Digital communication is a form of disembodiment. When we email, tweet or message each other, we need not bring more than our minds to it. Classically speaking, it’s a purely verbal type of communication which does away with the non-verbal aspect of communication, that sea of meaning in which speaking and writing floats freely and dangerously. And in fact, it’s not even verbal.

Language is code. Body language is code. Digital communication is code on top of more code. And it’s committed to dissolving all layers of code into one. That’s why we spend less time on the phone, and far more time texting. Not to mention face-to-face time (the other, less metonymic face time).

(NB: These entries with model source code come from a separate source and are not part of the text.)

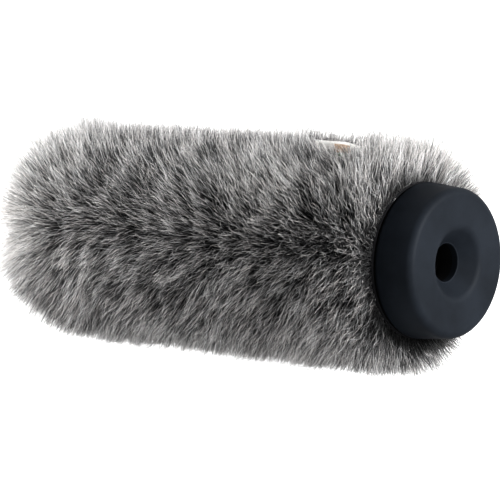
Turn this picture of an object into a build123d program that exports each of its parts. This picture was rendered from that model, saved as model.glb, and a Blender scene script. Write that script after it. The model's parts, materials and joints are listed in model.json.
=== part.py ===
from build123d import *
import math
import os

# A furry windscreen for a shotgun microphone, in millimetres.
# X runs along the microphone's axis and points rearwards, out of the hole. Z is up.
# The origin is the centre of the hole's mouth, where its gripping wall starts, at the bottom of the
# recess in the rubber cap.

# ---------------------------------------------------------------- driving dimensions
HOLE_R = 9.5             # the hole grips a tube of 19 to 22 mm
GRIP_LENGTH = 28.0       # gripping wall, from the mouth forwards
SLOT_END = -232.0        # where the microphone's tip stops
SLOT_R = 10.6            # inside radius of the slot's liner

FACE_X = 8.0             # the cap's rear face
RECESS_R = 18.0          # radius of the dished recess at the face
MOUTH_RING = 0.6         # narrow ring round the hole, where the dished recess begins
MOUTH_ROUND = 0.5        # rounding of the hole's edge, behind the gripping wall
CAP_REAR_R = 37.3        # the cap narrows slightly towards its face
CAP_FRONT_R = 39.3
CAP_FRONT_X = -14.0      # shoulder that the fur's hem meets
RIM_ROUND = 3.8
LIP = 3.0                # rubber in front of the mouth, before the grip collar
WEB_X = -4.0             # front side of the cap's rubber disc
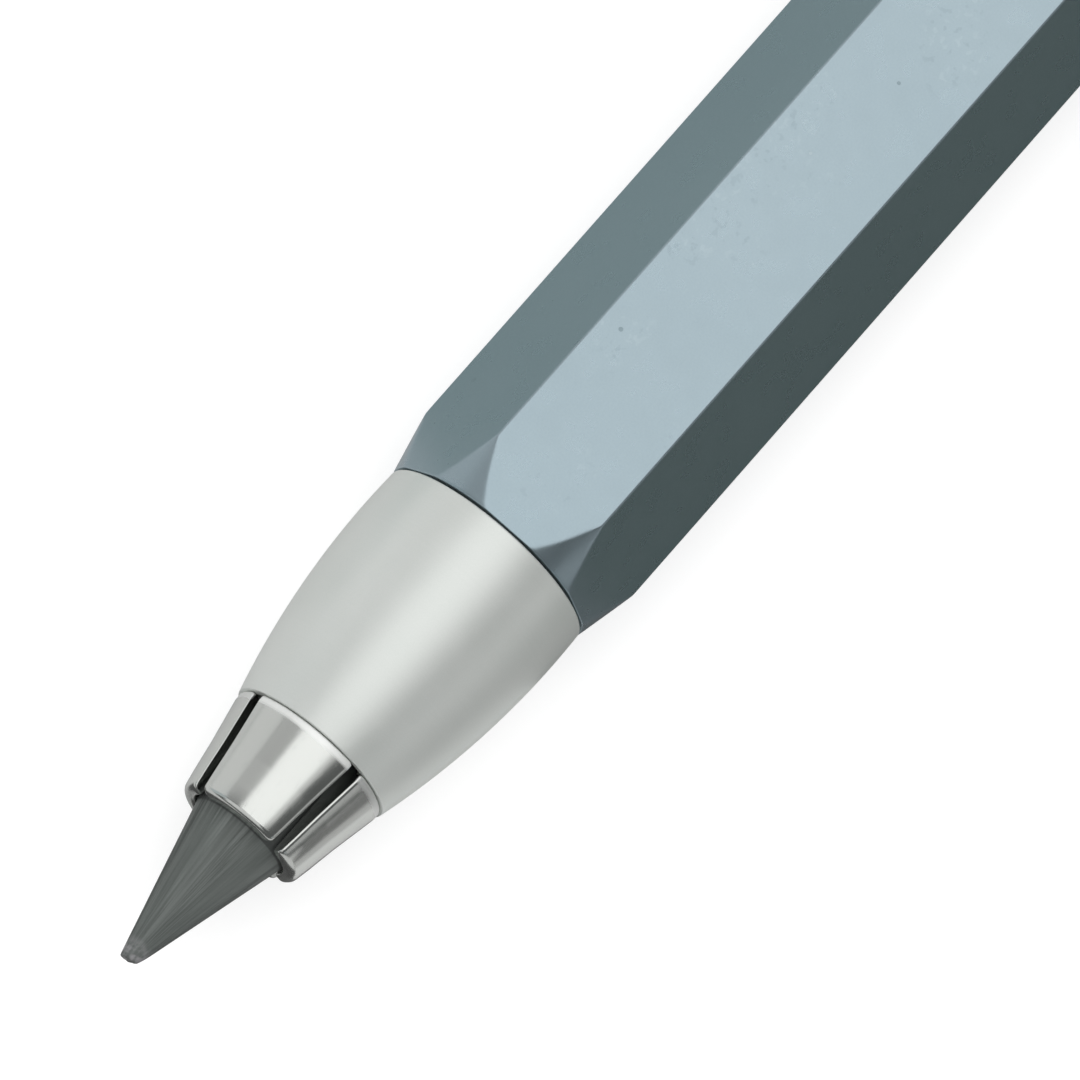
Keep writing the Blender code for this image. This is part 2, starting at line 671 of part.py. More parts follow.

Digital communication is predicated on the idea that the body is one of the many possible supports for the pure mind whose cognitive abilities we bring to the task. That’s Descartes 2.0. Everything we want to ‘say’ may be written, which is not actually written but typed and binarised. We don’t need our bodies for that. We still need our fingers, but that’s at least until we find a way to leave those behind as well. Emojis and other types of emoticons are the short-term solution to the embodiment problem posed by human communication – the challenge of dis-embedding the speaking mind from the acting body.